I am not a hero

In my “real” job, I’m sure as heck not a hero.  Reviewing contracts just doesn’t save a lot of lives.

When I’m at my “fun” job on the ambulance, it’s not heroism either.  It’s doing something I’m passionate about.  It’s the pride, honor, integrity, and dare I say, the compassion of providing medical care to people in the worst moments.  (Let’s face it, even if we consider it “BS,” it’s still the worst thing in our patient’s day.)  I walk into houses, businesses, and the street and see humanity at its worst.

I’m hanging out at the Texas EMS Conference this week, learning new things, renewing friendships, and making new friends.  Watching a British paramedic experiencing Texas for the first time is rather funny at times.  Driving through the Fort Worth Stockyards listening to George Strait while you explain the history of our country, our state, and the “Old West” is a perfect way to remind yourself of how special these moments are.  EMS, fire, law enforcement, and emergency medicine creates a special bond and kinship between all of us.

But allow me to digress here into the really serious current events of the day.  Ferguson, Missouri.  I’ve had a few friends who aren’t in public safety or medicine post some pretty snarky comments on Facebook about the grand jury decision, Officer Darren Wilson, and/or law enforcement in general.
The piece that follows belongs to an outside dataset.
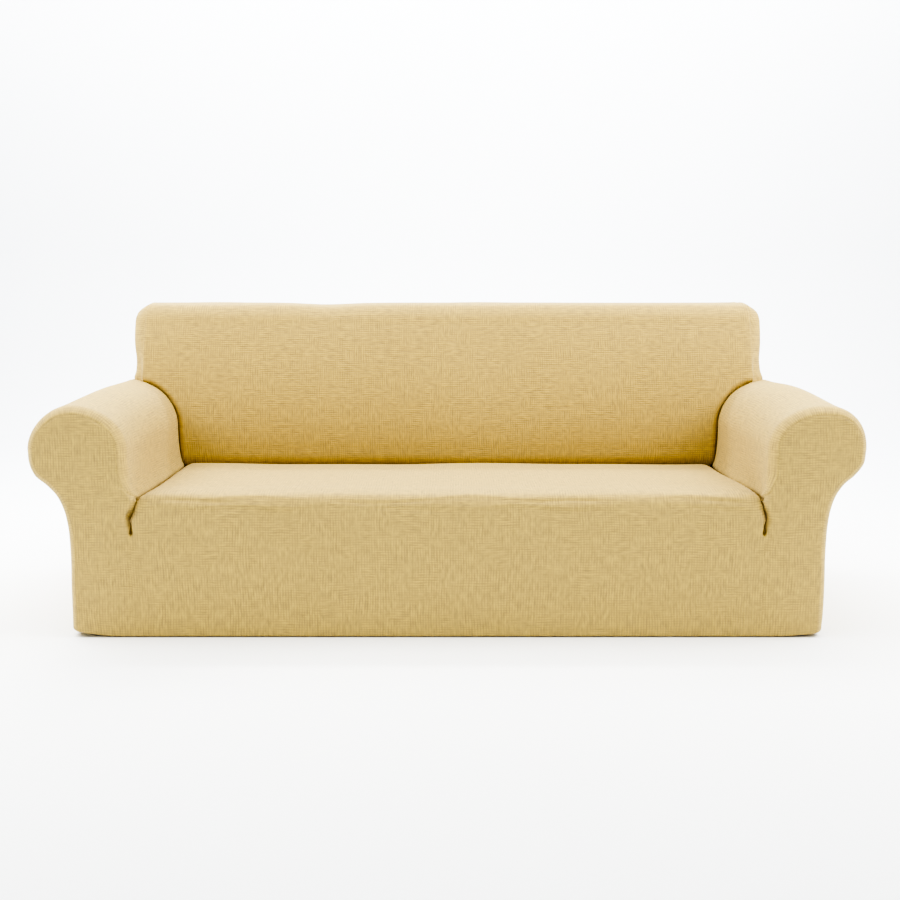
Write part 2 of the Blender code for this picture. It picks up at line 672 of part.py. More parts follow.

I won’t hector or lecture you.  All I ask is that you try to be as compassionate to your public servants as you are to the thug culture, the “oppressed” who aren’t really oppressed, the criminal underclass, and the looters.  Take it from someone who sees more than Instagram shots of the Mike Browns and Leslie Cochrans of the world — crime, homelessness, and the drug culture aren’t hip, cool, or funny.  They’re a one-way ticket to self-destruction.

You have a right to those opinions.  The “uncool” people that you mock protect your rights to be hip, liberal, and oh so cool. Me?  I have the right to unfriend you.

Thanks for listening.  I’ll try to be funnier in the next blog.

Comments

  1. Mike Smertka says:

    I think some ride along time would considerably alter the perception of many of the comments.

  2. Couldn’t agree more. The things occurring last night and today are awful and inexcusable. For those who feel he was guilty, how are they any worse than they assume he is? I personally stand behind Officer Wilson. The thugs destroyed livelihoods. They took everything from small business owners. They shot guns out of car windows with no regards to who those bullets hit. I’m apalled and embarrassed to call them Americans. They are no better than the terrorists who attacked America on Sept. 11th.

  3. 2 year LEO here, 35 years ago. The public gives us props every single day, from nods to offers of coffee to pay with benefits (small though they sometimes seem) to standing O’s at holidays. And they give us shit too, sometimes more deserved than others, though many of my former colleagues seemed to feel that they were never wrong.

    When cops have been systematically oppressed (systematically, folks, not by you personally), then we can talk about evening up. Does that make rioting right. Hell, no. But it makes it understandable. When you have tried everything else, what will you do?